At the same time, pressure for the more direct integration of trade and climate regimes is increasing. As commitments to decarbonization in the advanced countries become more and more ambitious, and public pressure for enactment grows, so too does concern that investments in green products and production technologies will be undercut by imports of dirty technology. Alongside episodic efforts to establish penalty defaults, energy-intensive sectors such as steel, cement, and fertilizer have been organizing a systematic demand for a trade regime that conditions market access on respect for the evolving green standards.
How this integration should occur, if at all, is an open question. At one extreme, the imposition of green standards could be little more than a pretext for maintaining the protection of vulnerable domestic producers against lower-cost foreign competitors. At the opposite extreme, an experimentalist process of exploratory standards setting could be adopted sector by sector, using the institutional capacities for continuous monitoring and self-revision needed for decarbonization to remedy the accountability as well as responsiveness problems that beset globalization today. In between these two poles might be a purpose-built trade regime that harks back to Kyoto, and—ignoring what we see as its failures—uses market mechanisms to recover from dirty foreign producers the difference between what they spend on pollution reduction and what they would have spent to meet the higher standards of the export market.1
Our vote, of course, is for the experimentalist solution: an integration of trade and climate change adapted to uncertainty, and accountable to a public rightly suspicious of technocratic elites. Linked in this way, a trade and climate regime contains the germ of an alternative globalization that takes to heart the failures of the current one.
Globalization and Its Discontents
Kyoto was an expression of the international interval—brief, as it turned out—between the fall of the Berlin Wall and the rise of China as a great power in which it seemed plausible that in matters of global scope, the world should be subject to a single set of binding rules, administered by experts and responsive to markets. The formation of the WTO in 1994 marked both the high point of this movement and the end point of the postwar economic order’s progression from cautious avoidance of the beggar-thy-neighbor policies that deepened the Great Depression of the 1930s to aggressive support for global free trade.
Yet almost from the moment it was put in place, the WTO came under attack from those that feared the disruptive effects of expanded trade under technocratic direction. The most vociferous and sustained opposition came from the “losers” of globalization: working-class communities in advanced countries that collapsed as jobs were outsourced and cheap labor was integrated into global supply chains. In time, the frustration of these communities, and their disappointment with the elites and political parties, coalesced into a populist revolt that is reshaping politics in advanced democracies.

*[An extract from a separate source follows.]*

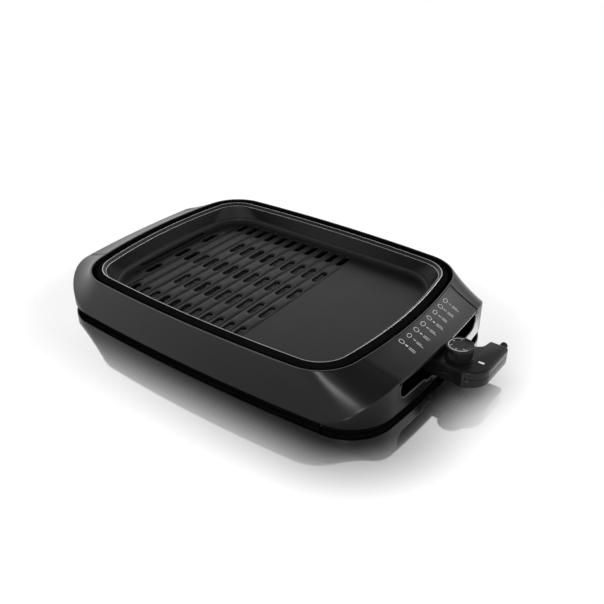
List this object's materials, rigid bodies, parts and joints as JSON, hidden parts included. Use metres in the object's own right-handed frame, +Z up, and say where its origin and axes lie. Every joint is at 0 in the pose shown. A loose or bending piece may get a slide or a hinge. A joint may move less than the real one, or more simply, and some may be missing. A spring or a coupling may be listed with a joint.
{
  "type": "electric indoor grill",
  "caption": "Low electric tabletop grill with flared ends, a lift-off plate that is part slotted and part flat, a slide-out drip tray and a plug-in heat control.",
  "frame": {"origin": "on the table plane, below the middle of the whole object's box", "axes": "+X towards the control plug along the long side, -Y is the front, +Z up"},
  "size_m": [0.6216, 0.365, 0.074],
  "materials": {
    "base_black": "fine texture",
    "foot_rubber": "matte",
    "screw_steel": "zinc plated",
    "body_black": "satin gloss",
    "cover_grey": "satin gloss",
    "sheet_steel": "rolled sheet",
    "element_sheath": "heat tinted",
    "ceramic": "unglazed ceramic",
    "nickel": "nickel plated",
    "nonstick": "dark non-stick coating",
    "tray_grey": "satin grey coating",
    "plug_black": "fine texture",
    "switch_tan": "moulded phenolic",
    "brass_metal": "turned",
    "lens_red": "clear tinted",
    "gland_rubber": "matte",
    "knob_black": "satin with fine grip ridges"
  },
  "bodies": {
    "housing": {"base_frame": "base_black", "rubber_feet": "foot_rubber", "base_screws": "screw_steel", "body_shell": "body_black", "left_handle_cover": "cover_grey", "right_handle_cover": "cover_grey", "cover_screws": "screw_steel", "support_rails": "sheet_steel", "rail_screws": "screw_steel", "plate_supports": "sheet_steel", "heating_element": "element_sheath", "element_clips": "sheet_steel", "terminal_bracket": "sheet_steel", "terminal_block": "ceramic", "contact_pins": "nickel", "socket_guard": "sheet_steel"},
    "cooking_plate": {"grill_plate": "nonstick"},
    "tray": {"drip_tray": "tray_grey", "tray_grip": "base_black"},
    "control_plug": {"plug_lower_shell": "plug_black", "plug_upper_shell": "plug_black", "plug_screws": "screw_steel", "thermostat_switch": "switch_tan", "contact_sockets": "brass_metal", "sensor_rod": "nickel", "sensor_sleeve": "sheet_steel", "shaft_bush": "brass_metal", "pilot_lens": "lens_red", "cord_gland": "gland_rubber"},
    "heat_knob": {"knob": "knob_black", "knob_shaft": "screw_steel"}
  },
  "joints": [
    {"name": "plate_lift", "type": "slide", "parent": "housing", "child": "cooking_plate", "axis": [0, 0, 1], "range_m": [0, 0.12]},
    {"name": "tray_slide", "type": "slide", "parent": "housing", "child": "tray", "axis": [0, -1, 0], "range_m": [0, 0.3]},
    {"name": "plug_pull", "type": "slide", "parent": "housing", "child": "control_plug", "axis": [1, 0, 0], "range_m": [0, 0.09]},
    {"name": "knob_turn", "type": "hinge", "parent": "control_plug", "child": "heat_knob", "pos_m": [0.26785, 0, 0.05], "axis": [0, 0, 1], "range_deg": [-270, 0]}
  ]
}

In fact, the technocrats did fail these communities. Experts were confident that the overall gains of globalization would outweigh the costs—and that the losers were best compensated by ex post facto redistribution, not inefficient protection of their jobs and markets, which would only reduce the surplus available to them. Confidence in what theoretically had to happen dulled curiosity about what actually did. And even as the decline of industrial communities became unmistakable, trade was manifestly not the only cause. Technological development played an important role too as routine jobs—often an important rung on job ladders in mass production factories—were automated away.2 Though it is now clear that trade dislocations—particularly exposure to Chinese imports—had an independent and detrimental effect on industrial communities in the United States, for a time it was hard to know whether trade was much of a problem at all.3 Either way, whether from overconfidence in their own claims or professional scruples about the ambiguities in the data, political and economic elites neglected the trade dislocations that decimated the towns and cities of the old industrial economy. Poverty and hopelessness exploded in these communities. Older, male workers were scourged by “deaths of despair” through drugs, alcohol, and suicide.4 Historians of the future will have the grim task of understanding how this could happen in country after country whose elites vaunted their commitment to democracy and shared prosperity at home even as they hoped that global trade would benefit the world’s poor.

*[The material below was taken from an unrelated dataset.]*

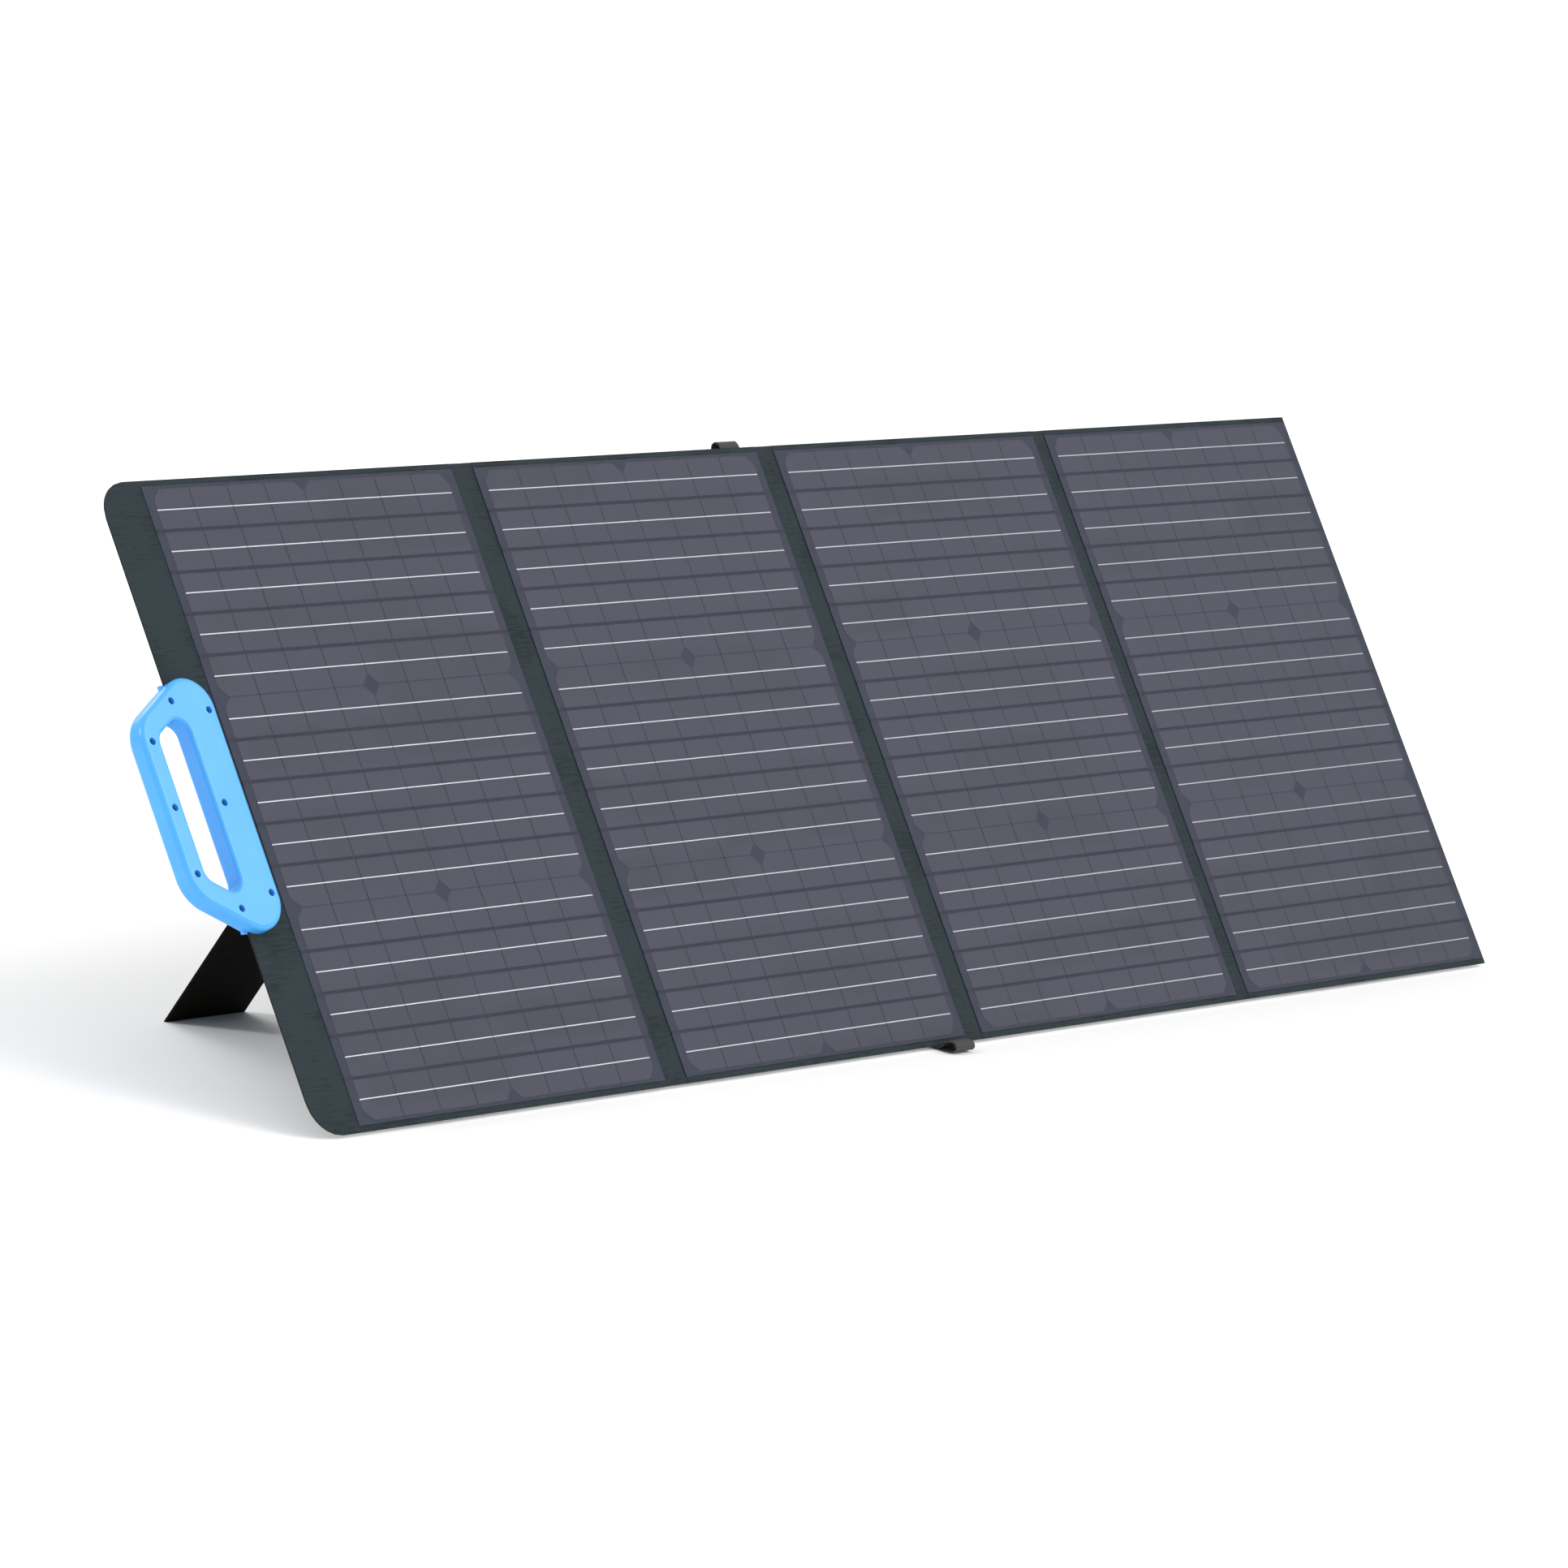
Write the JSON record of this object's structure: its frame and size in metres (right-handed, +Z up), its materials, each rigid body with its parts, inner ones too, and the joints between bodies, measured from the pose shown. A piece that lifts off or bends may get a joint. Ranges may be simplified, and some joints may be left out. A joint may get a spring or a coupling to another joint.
{
  "type": "folding solar panel",
  "caption": "Folding solar panel: stiff cell panels in one cloth sheet that rolls up front to front, with a moulded carry handle at one end and fold-out legs behind.",
  "frame": {"origin": "middle of the footprint, on the floor, with the sheet open and leaning back on its legs", "axes": "+X along the sheet from the handle end to the far end, +Y away from the sunny side towards the legs, +Z up"},
  "size_m": [1.6154, 0.3506, 0.4516],
  "materials": {
    "clear_film": "satin",
    "tinned_ribbon": "bright",
    "silicon_cell": "satin",
    "backing_sheet": "matte",
    "stiffener_board": "matte",
    "cover_cloth": "woven",
    "handle_plastic": "satin",
    "handle_screw": "satin",
    "leg_board": "matte",
    "snap_metal": "satin",
    "webbing": "woven",
    "box_screw": "satin",
    "diode": "gloss",
    "box_plastic": "matte",
    "gland_plastic": "satin",
    "zip_metal": "satin"
  },
  "bodies": {
    "panel_2": {"panel_2_front_film": "clear_film", "panel_2_ribbons": "tinned_ribbon", "panel_2_cells": "silicon_cell", "panel_2_backing_sheet": "backing_sheet", "panel_2_front_cloth": "cover_cloth", "panel_2_stiffener_board": "stiffener_board", "panel_2_back_cloth": "cover_cloth", "fold_cloth_1_2": "cover_cloth", "fold_cloth_2_3": "cover_cloth", "top_strap_loop": "webbing", "bottom_strap_loop": "webbing", "junction_box_base": "box_plastic", "junction_box_lid": "box_plastic", "junction_box_screws": "box_screw", "junction_box_diodes": "diode", "cable_gland": "gland_plastic", "lead_pocket": "cover_cloth"},
    "panel_1": {"panel_1_front_film": "clear_film", "panel_1_ribbons": "tinned_ribbon", "panel_1_cells": "silicon_cell", "panel_1_backing_sheet": "backing_sheet", "panel_1_front_cloth": "cover_cloth", "panel_1_stiffener_board": "stiffener_board", "panel_1_back_cloth": "cover_cloth", "handle_front_shell": "handle_plastic", "handle_back_shell": "handle_plastic", "handle_screws": "handle_screw", "left_leg_hinge_cloth": "cover_cloth", "left_leg_snap_stud": "snap_metal"},
    "panel_3": {"panel_3_front_film": "clear_film", "panel_3_ribbons": "tinned_ribbon", "panel_3_cells": "silicon_cell", "panel_3_backing_sheet": "backing_sheet", "panel_3_front_cloth": "cover_cloth", "panel_3_stiffener_board": "stiffener_board", "panel_3_back_cloth": "cover_cloth", "fold_cloth_3_4": "cover_cloth"},
    "panel_4": {"panel_4_front_film": "clear_film", "panel_4_ribbons": "tinned_ribbon", "panel_4_cells": "silicon_cell", "panel_4_backing_sheet": "backing_sheet", "panel_4_front_cloth": "cover_cloth", "panel_4_stiffener_board": "stiffener_board", "panel_4_back_cloth": "cover_cloth", "right_leg_hinge_cloth": "cover_cloth", "right_leg_snap_stud": "snap_metal"},
    "left_leg": {"left_leg_board": "leg_board", "left_leg_snap_socket": "snap_metal", "left_leg_limit_strap": "webbing"},
    "right_leg": {"right_leg_board": "leg_board", "right_leg_snap_socket": "snap_metal", "right_leg_limit_strap": "webbing"},
    "top_strap_end": {"top_strap_tab": "webbing", "top_strap_snap": "snap_metal"},
    "bottom_strap_end": {"bottom_strap_tab": "webbing", "bottom_strap_snap": "snap_metal"},
    "zip_slider": {"pocket_zip_slider": "zip_metal"}
  },
  "joints": [
    {"name": "fold_1_2", "type": "hinge", "parent": "panel_2", "child": "panel_1", "pos_m": [-0.329, -0.01581, 0.2315], "axis": [0, 0.5592, 0.829], "range_deg": [0, 179.9], "deforming": ["fold_cloth_1_2"]},
    {"name": "fold_2_3", "type": "hinge", "parent": "panel_2", "child": "panel_3", "pos_m": [0.05155, -0.01353, 0.22997], "axis": [0, -0.5592, -0.829], "range_deg": [0, 179.9], "deforming": ["fold_cloth_2_3"]},
    {"name": "fold_3_4", "type": "hinge", "parent": "panel_3", "child": "panel_4", "pos_m": [0.43565, -0.01022, 0.22773], "axis": [0, -0.5592, -0.829], "range_deg": [0, 179.9], "deforming": ["fold_cloth_3_4"]},
    {"name": "left_leg_fold", "type": "hinge", "parent": "panel_1", "child": "left_leg", "pos_m": [-0.52835, 0.01692, 0.25647], "axis": [-1, 0, 0], "range_deg": [0, 65.5], "deforming": ["left_leg_limit_strap", "left_leg_hinge_cloth"]},
    {"name": "right_leg_fold", "type": "hinge", "parent": "panel_4", "child": "right_leg", "pos_m": [0.62215, 0.01692, 0.25647], "axis": [-1, 0, 0], "range_deg": [0, 65.5], "deforming": ["right_leg_limit_strap", "right_leg_hinge_cloth"]},
    {"name": "top_strap_swing", "type": "hinge", "parent": "panel_2", "child": "top_strap_end", "pos_m": [0.0156, 0.12207, 0.4111], "axis": [1, 0, 0], "range_deg": [0, 120]},
    {"name": "bottom_strap_swing", "type": "hinge", "parent": "panel_2", "child": "bottom_strap_end", "pos_m": [0.0156, -0.13068, 0.03638], "axis": [-1, 0, 0], "range_deg": [0, 110]},
    {"name": "zip_slide", "type": "slide", "parent": "panel_2", "child": "zip_slider", "axis": [1, 0, 0], "range_m": [0, 0.19]}
  ]
}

An Inevitable Disaster: The Globalization Trilemma
On a deeper view, though, the devastations of globalization were not just an accident waiting to happen, given the inattention of the elites, but rather a catastrophe foreordained by the incompatibility of the goals of a technocratically managed commercial world order.
This is the thrust of economist Dani Rodrik’s characterization of globalization as a trilemma, which says we cannot have democracy, globalization, and the nation-state all at once.5 The trilemma starts with nation-states, governed more or less democratically. Recognizing that global markets, like all markets, require a regulator to specify the minimum characteristics of the products allowed into commerce and the processes by which they are made, the nation-states authorize the creation of the WTO. As the global regulator, the WTO can be either democratic, reflecting the plurality of values that historically condition commerce in the democratic nation-state (the equity of partners in an exchange, and a concern for the environment and other externalities), or technocratic, focused on minimizing market friction.
This spare framework is enough to demonstrate that if we pursue globalization, we must sacrifice either democracy or the nation-state. Suppose the global regulatory regime is centered in a technocratic body, established by treaty among states, but only remotely accountable to them. In this case, the nation-state persists, but democracy must defer to the technocratic decisions that foster globalization. This is the condition that approximates what we actually have. Rodrik calls it “hyperglobalization”: the global market becomes almost as uniform as a domestic one and therefore cannot accommodate the plurality of values that legitimate exchange in different places.6
Alternatively, imagine that the global regulator is democratically responsive to a global polity. In this case, there is global trade and (global) democracy, but the nation-state as we know it disappears, for the global polity has supplanted the nations. If we choose to safeguard democracy in the nation-state, finally, we must sacrifice global trade as there is then no place for a global market regulator, and no workable market without one.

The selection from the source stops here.